With this repository, you can try model quantization of MobileNetV2 trained on CIFAR10 dataset. Currently, post training static quantization and quantization aware training are suppored.
model | quantization method | CIFAR10 val accuracy [%] | model size [MB] |
---|---|---|---|
MobileNetV2 (float) | - | 96.36 | 14 |
MobileNetV2 (int8) | post training static quantization | 95.53 | 3.8 |
MobileNetV2 (int8) | quantization aware training | 96.30 | 3.8 |
- Ubuntu OS
- CUDA (tested with 11.6)
- Python3 (test with 3.8.8)
See requirements.txt for additional requirements.
May work with other versions, but note that torch>=1.3.0 is required to use PyTorch quantization library.

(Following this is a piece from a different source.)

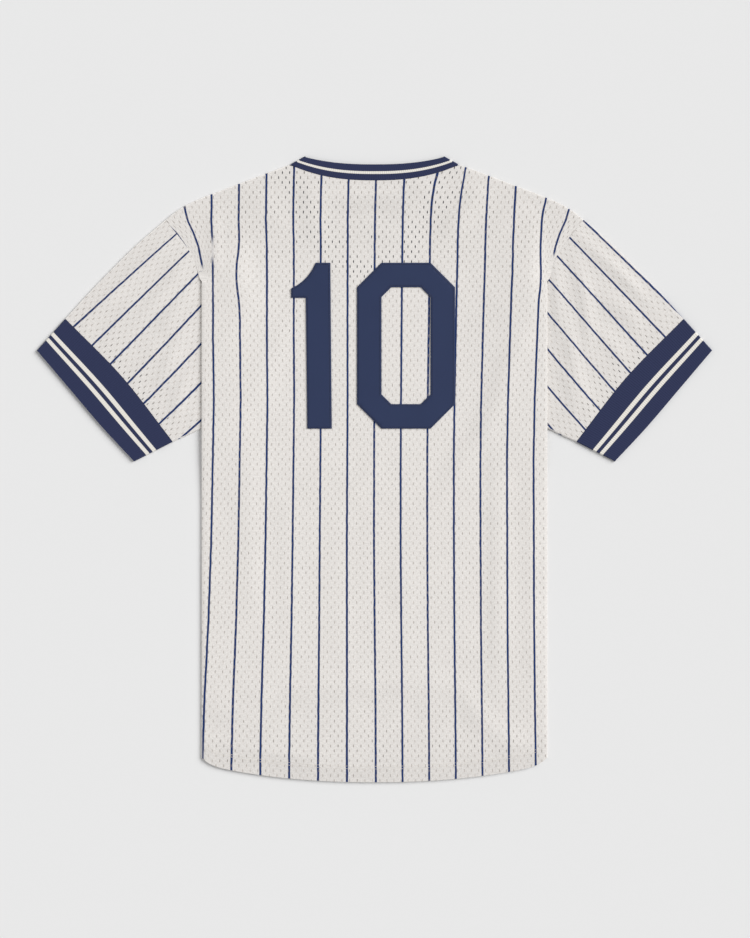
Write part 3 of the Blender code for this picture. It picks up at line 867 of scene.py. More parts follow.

$ pip install -r requirements.txt
Before training, sign up for W&B
and create a new project named pytorch_model_quantization
.
Get your API key from W&B > Settings
> API keys
and then:
$ echo 'WANDB_API_KEY = "xxxx"' > .env # replace xxxx with your own W&B API key
train.py
will load the API key from .env
to send training logs to W&B.
Pretrained weights are available:
unzip models_v2.zip
models/exp_2000/model_best.pth
: float modelmodels/exp_2001/model_best.pth
: model trained with qnantization aware training
You need to train float model first (can be skipped if you use pretrained weight):
$ EXP_ID=2000
$ python train.py $EXP_ID --mode normal --lr 0.005 --batch_size 64
Trained weight is saved into models/exp_2000/best_model.pth
.
To evaluate this model:
$ python test.py $EXP_ID --mode normal
You can apply post training static quantization to this float model:
$ python test.py $EXP_ID --mode ptq --replace_relu --fuse_model
To compare the model size:
$ ls -lh models/exp_2000/scripted_*
...
-rw-r--r-- 1 kimura kimura 14M May 27 04:22 scripted_model_normal.pth # floating
-rw-r--r-- 1 kimura kimura 3.8M May 27 04:37 scripted_model_ptq-relu-fused.pth # quantized (post training static quantization)
...
For quantization aware training (can be skipped if you use pretrained weight):
$ EXP_ID=2001
$ python train.py $EXP_ID --mode qat --replace_relu --fuse_model --lr 0.005 --batch_size 64
Trained weight is saved into models/exp_2001/best_model.pth
.
To evaluate this model:
$ python test.py $EXP_ID --mode qat --replace_relu --fuse_model
To check the model size:
$ ls -lh models/exp_2001/scripted_*
...
-rw-r--r-- 1 kimura kimura 3.8M May 27 07:52 scripted_model_ptq-relu-fused.pth # quantized (quantization aware training)
...
- Add a table to show model accuracy and performance
- Add more options for QAT (observer, etc.)
- Add models
- Finish docstring